On the Nittany Lions' next possession, another member of the Oklahoma secondary emerged as hero.
Hoping to get some kind of offense going, Shaffer again tried to pass his way down field. He overthrew split end Troy Cromwell, and Derrick White deflected the ball, which dropped into the hands of Rayburn, who ran up the sideline 34 yards before being tripped up at the Oklahoma nine.
On the first play from scrimmage, Anthony Stafford fumbled and Holieway recovered for a four-yard loss.
Carr tried the middle of the line twice, but was met by the Penn State front, which had put up yet another stunning effort to stop the Sooners in close.
Lashar came in to kick his third field goal of the half, a 21-yarder, and with 1:53 left in the half, the score was 16-7, Oklahoma.
With nine seconds on the clock, the Penn State defense came up with some heroics of its own.

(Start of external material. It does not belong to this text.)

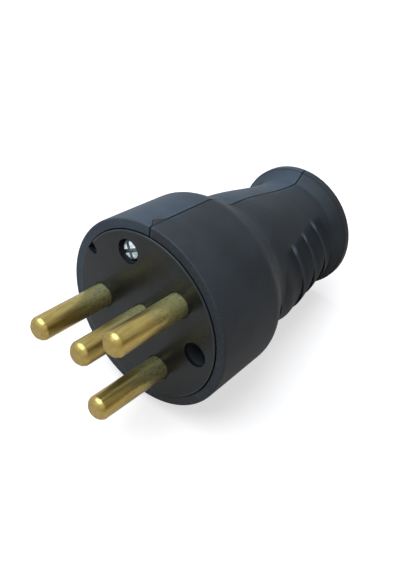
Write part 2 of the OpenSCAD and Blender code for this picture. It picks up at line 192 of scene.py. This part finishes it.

End Bob White stripped Holieway of the ball, and Conlan recovered on the Oklahoma nine.
Manca trotted out and kicked good from 27 yards with only one second left in the half, making it 16-10.
Penn State opened the third quarter with a drive that might have been its most illustrious had Shaffer kept his poise in the clutch.
The junior quarterback moved the Nittany Lions all the way down to the Oklahoma 21 and appeared to be on the verge of tying the score. But Shaffer blew it when he tried to find Ray Roundtree in the end zone and instead passed into the hands of Brown, who made his second interception.
The ensuing drive went nowhere for the Sooners. But the next time they got the ball -- after Penn State's Michael Timpson fumbled a punt return and Jodie Britt recovered at the Oklahoma 42 -- Holieway finally got his wishbone option working and moved down the field before being stopped once again by the Penn State defense.
Lashar trotted out in his typically unconcerned fashion and went about his business. The kick was perfect from 22 yards out.
There was little more than three minutes left in the third quarter. The Sooners led, 19-10, and time was all that stood between them and the national championship.